Re: expansion. Companies often think about product and geographic expansion to expand revenue potential, among other reasons. Take Datadog as a non-fintech example. Their 2018 S1 highlighted international expansion as a key growth strategy (with 24% of their ARR already coming from international clients at that time). Application monitoring and security look pretty similar across borders. However, you can't just expand most fintech products across geos. There are regulatory differences, complex partner dynamics (like sponsor banks), and perhaps most importantly, customer needs and expectations for financial products often don't translate across borders.

So, now you realize why your company is stuck in a difficult maturation phase, or why you can't run marketing experiments like you could back at your last company, or why you can't just move fast and break things, or why you can't just be 'agile,' or why your product roadmap seems like it's on a collision course with every other fintech companies roadmap, and why reputation and branding is so important as a differentiating factor, and why you can't just expand your products outside the US to grow.
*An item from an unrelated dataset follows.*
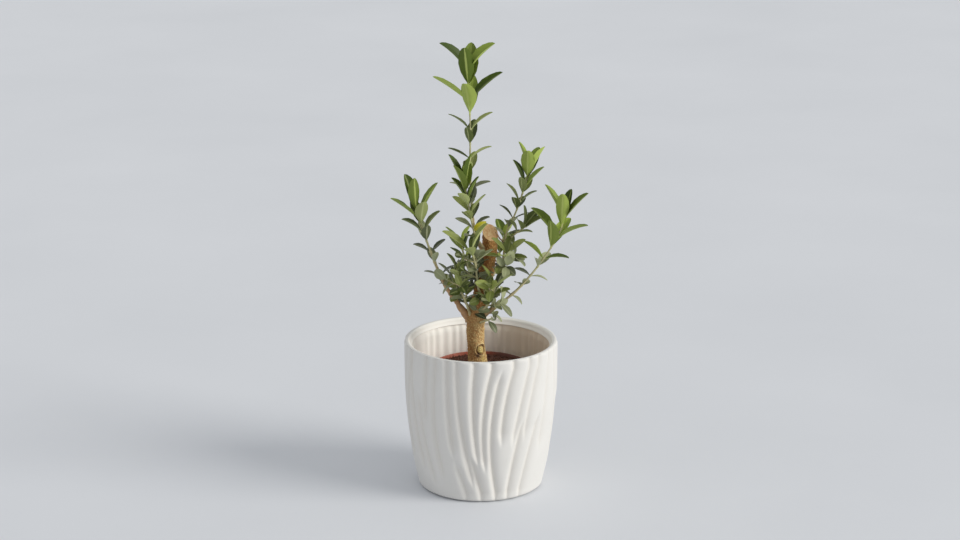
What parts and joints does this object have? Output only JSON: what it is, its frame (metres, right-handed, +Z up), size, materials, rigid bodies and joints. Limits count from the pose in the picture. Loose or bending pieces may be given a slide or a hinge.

I want to highlight one area that flips this on its head a bit. Embedded fintech, payments-plus businesses, vertical SaaS – businesses offering some financial services in addition to other products. These companies will have unique growth challenges to overcome as they expand their suite of financial service offerings. Still, they have some advantages as well that the fintech-only companies lack. Perhaps fintech-first companies should strive to incorporate more non-financial services under the umbrella of their brand to help build resilience, prevent commoditization, and improve differentiation. Square may be the early GOAT in this case, with Rippling and Ramp serving as good recent examples – like Rippling launching their own ATS to compete with Workday, Greenhouse, Lever, etc.

Time to bring the rambling to an end. All these factors underscore why growing in fintech is uniquely challenging. A growing fintech is a complicated, dynamic environment. Fintech is indeed a different ball game, but it's a game well worth playing. Hopefully, this post helps those frustrated by their current situation see the big picture. Sometimes it helps to know the grass isn't always greener or that your company isn't the only one dealing with scaling challenges. If it's your first time in a growth stage fintech company, don't anchor to your experience at xyz non-fintech fast-growth startup. Startups are hard. Fintech startups are really, really hard.